Problem requirements —
Reproduce only the lines of the material below that start at the line containing "The Blender code" and stop at the line containing "their dished base.". Keep both end lines.

▬▬▬▬▬▬▬▬▬▬

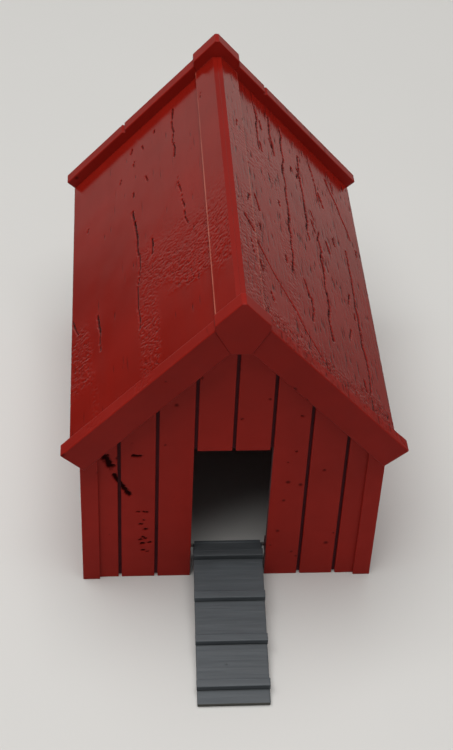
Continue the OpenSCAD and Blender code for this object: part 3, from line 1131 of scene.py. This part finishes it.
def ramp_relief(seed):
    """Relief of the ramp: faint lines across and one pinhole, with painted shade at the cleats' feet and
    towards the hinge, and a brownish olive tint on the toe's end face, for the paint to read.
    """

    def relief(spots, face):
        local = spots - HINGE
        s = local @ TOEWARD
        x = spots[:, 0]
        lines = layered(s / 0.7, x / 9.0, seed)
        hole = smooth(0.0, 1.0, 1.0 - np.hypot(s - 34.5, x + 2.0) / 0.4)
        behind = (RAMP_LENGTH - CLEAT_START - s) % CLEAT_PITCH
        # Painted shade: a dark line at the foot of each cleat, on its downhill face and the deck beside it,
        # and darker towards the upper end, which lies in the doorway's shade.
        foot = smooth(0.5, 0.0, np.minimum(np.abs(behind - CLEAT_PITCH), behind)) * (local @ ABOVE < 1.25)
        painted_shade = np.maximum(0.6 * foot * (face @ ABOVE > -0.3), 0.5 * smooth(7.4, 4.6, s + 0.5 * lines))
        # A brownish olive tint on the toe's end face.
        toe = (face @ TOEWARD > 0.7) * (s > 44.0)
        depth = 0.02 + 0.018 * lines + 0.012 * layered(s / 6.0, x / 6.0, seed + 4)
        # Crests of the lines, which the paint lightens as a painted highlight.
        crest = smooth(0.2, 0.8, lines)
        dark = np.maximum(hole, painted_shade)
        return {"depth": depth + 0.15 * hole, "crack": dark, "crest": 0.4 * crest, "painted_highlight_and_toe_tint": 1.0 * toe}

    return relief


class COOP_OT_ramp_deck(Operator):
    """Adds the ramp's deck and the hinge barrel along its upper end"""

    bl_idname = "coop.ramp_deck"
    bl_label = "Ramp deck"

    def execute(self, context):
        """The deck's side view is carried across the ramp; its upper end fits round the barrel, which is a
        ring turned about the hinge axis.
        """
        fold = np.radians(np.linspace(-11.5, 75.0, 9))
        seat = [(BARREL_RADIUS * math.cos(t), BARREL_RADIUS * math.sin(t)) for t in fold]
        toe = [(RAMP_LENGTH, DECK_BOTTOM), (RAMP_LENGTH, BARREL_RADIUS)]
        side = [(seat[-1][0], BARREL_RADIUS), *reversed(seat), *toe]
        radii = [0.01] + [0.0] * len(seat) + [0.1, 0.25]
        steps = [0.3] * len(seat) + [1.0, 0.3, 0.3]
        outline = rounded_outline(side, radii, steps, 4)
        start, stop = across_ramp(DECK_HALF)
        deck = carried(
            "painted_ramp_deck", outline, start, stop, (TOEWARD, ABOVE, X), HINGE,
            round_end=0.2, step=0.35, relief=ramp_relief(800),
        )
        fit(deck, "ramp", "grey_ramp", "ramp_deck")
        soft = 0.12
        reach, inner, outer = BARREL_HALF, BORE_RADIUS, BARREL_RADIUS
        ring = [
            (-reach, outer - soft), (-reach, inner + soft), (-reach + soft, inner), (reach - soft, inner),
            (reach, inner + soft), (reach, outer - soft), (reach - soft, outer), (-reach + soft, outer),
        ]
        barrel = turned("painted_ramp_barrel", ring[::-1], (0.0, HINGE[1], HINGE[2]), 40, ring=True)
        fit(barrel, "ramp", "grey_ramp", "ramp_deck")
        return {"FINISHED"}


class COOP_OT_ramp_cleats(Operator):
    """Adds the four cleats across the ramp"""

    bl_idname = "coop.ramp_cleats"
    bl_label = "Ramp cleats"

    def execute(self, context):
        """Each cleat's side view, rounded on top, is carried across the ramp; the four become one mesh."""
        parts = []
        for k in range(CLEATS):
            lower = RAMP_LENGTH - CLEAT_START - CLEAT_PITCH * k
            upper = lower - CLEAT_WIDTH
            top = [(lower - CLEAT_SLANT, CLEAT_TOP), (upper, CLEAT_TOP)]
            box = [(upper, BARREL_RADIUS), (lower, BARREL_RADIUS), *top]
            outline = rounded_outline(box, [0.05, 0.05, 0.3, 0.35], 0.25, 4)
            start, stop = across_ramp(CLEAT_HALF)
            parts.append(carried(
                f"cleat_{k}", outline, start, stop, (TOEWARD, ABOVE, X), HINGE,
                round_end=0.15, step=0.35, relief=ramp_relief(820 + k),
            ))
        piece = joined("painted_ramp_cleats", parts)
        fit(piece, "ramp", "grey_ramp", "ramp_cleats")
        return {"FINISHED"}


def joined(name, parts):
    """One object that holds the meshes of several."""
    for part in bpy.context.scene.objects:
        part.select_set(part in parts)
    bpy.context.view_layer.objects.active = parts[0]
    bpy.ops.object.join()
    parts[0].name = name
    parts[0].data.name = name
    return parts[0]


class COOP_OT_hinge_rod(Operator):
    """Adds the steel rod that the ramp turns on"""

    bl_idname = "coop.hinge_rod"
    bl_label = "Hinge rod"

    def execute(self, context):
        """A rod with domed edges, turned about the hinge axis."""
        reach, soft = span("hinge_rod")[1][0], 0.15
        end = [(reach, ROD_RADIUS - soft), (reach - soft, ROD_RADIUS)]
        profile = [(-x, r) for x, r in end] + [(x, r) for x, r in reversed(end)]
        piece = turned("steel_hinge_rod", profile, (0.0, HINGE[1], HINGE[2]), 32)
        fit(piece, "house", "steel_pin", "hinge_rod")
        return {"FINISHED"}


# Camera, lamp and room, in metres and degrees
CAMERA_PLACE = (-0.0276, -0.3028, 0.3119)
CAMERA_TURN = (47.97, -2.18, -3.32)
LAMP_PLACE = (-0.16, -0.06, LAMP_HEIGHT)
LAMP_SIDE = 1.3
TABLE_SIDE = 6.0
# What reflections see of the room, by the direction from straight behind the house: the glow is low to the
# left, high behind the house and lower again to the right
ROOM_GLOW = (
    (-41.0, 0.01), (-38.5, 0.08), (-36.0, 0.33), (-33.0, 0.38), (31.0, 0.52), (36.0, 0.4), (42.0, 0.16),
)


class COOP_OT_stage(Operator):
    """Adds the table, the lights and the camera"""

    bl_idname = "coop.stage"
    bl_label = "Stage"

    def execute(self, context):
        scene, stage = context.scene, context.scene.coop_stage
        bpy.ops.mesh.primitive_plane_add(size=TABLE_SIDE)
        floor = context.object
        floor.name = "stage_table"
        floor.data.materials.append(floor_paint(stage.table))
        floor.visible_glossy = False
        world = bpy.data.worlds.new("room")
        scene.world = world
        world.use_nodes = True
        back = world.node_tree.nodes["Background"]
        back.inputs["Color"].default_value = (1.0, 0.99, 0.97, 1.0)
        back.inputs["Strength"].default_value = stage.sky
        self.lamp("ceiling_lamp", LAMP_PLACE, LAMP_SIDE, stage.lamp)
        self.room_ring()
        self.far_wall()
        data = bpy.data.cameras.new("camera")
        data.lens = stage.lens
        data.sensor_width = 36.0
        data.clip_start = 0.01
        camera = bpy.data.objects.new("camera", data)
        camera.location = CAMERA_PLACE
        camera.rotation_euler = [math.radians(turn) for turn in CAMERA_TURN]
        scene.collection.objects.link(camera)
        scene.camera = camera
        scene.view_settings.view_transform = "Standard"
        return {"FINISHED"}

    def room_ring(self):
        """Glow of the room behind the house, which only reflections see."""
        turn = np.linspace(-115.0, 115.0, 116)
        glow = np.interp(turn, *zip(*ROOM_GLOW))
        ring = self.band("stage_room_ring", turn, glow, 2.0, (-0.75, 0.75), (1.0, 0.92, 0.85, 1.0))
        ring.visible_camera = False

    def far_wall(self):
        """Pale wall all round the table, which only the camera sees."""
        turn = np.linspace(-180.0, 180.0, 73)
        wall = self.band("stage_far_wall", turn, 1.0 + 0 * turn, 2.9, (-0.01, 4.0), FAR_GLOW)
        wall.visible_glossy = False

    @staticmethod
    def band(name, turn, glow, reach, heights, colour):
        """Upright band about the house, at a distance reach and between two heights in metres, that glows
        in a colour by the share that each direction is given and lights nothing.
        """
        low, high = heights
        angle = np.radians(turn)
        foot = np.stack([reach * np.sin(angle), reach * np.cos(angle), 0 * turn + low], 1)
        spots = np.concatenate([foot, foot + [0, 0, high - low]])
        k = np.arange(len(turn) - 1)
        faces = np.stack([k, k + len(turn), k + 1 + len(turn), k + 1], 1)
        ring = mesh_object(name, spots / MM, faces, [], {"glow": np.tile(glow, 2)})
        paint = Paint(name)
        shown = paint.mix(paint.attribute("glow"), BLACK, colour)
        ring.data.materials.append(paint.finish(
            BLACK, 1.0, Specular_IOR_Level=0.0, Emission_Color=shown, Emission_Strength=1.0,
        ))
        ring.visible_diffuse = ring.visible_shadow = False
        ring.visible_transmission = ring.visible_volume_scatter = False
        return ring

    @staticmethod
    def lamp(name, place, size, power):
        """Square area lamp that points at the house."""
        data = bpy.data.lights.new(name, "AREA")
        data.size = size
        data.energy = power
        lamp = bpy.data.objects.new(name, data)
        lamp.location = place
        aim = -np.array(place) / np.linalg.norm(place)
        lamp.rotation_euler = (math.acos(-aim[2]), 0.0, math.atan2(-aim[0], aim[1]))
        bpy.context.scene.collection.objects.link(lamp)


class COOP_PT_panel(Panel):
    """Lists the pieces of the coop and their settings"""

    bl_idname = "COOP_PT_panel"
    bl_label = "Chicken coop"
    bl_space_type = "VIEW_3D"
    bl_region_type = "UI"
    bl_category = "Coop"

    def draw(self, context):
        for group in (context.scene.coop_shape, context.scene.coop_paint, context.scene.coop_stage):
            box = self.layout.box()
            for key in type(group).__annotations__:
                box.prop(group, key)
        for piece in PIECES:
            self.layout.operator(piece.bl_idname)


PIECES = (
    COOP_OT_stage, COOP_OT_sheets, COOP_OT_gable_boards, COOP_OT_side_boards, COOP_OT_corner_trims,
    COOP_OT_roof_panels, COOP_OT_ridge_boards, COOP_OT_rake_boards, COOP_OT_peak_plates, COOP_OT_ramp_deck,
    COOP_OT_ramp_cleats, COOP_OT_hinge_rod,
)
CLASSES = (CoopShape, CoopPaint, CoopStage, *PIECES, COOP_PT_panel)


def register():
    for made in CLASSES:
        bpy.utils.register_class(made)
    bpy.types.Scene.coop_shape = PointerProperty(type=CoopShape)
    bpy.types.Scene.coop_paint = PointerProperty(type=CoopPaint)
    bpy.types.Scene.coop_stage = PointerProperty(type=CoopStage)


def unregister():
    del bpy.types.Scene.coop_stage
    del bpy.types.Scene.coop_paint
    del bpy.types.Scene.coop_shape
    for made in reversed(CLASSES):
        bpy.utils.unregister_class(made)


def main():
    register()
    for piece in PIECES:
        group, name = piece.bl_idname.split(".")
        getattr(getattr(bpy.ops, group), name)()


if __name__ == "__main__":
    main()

▬▬▬▬▬▬▬▬▬▬

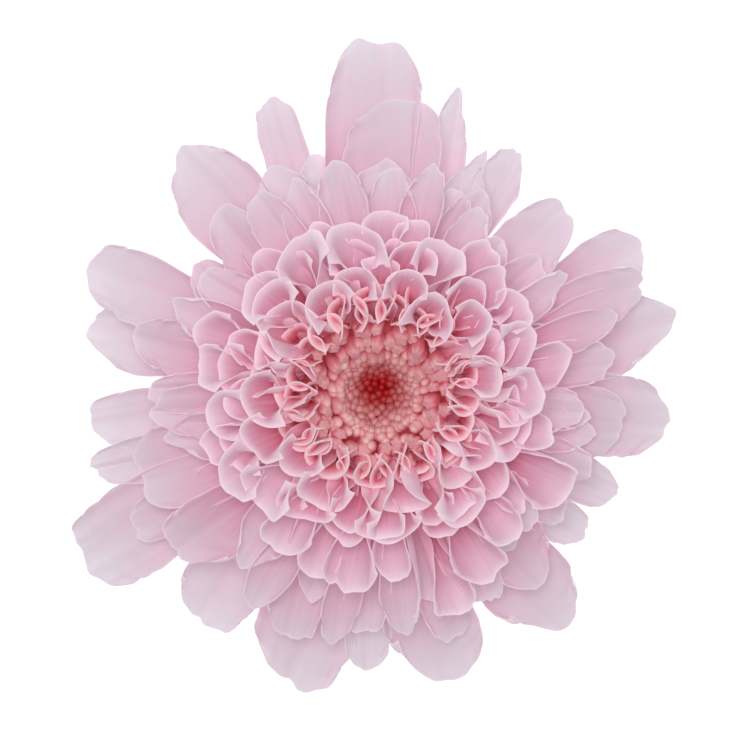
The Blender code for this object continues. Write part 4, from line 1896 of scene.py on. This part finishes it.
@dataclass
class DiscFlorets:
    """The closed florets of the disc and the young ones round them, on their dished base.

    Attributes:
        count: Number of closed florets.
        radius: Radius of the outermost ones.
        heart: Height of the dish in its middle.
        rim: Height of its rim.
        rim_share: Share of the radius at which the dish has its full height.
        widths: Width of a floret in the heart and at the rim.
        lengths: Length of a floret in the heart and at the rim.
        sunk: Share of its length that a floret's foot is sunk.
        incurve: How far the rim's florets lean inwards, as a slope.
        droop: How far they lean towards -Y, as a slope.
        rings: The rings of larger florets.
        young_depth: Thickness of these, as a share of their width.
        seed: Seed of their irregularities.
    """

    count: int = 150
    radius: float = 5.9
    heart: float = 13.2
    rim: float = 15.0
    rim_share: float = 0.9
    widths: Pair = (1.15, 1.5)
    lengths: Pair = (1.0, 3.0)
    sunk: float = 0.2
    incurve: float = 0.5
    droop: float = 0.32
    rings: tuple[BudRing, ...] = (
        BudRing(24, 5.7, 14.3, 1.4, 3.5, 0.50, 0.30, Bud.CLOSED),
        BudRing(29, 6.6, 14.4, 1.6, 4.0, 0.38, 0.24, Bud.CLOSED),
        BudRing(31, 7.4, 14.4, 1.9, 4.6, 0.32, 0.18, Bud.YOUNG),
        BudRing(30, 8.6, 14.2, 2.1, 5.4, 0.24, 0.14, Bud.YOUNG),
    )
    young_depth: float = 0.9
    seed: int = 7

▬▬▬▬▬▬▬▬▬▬

Reply —
The Blender code for this object continues. Write part 4, from line 1896 of scene.py on. This part finishes it.
@dataclass
class DiscFlorets:
    """The closed florets of the disc and the young ones round them, on their dished base.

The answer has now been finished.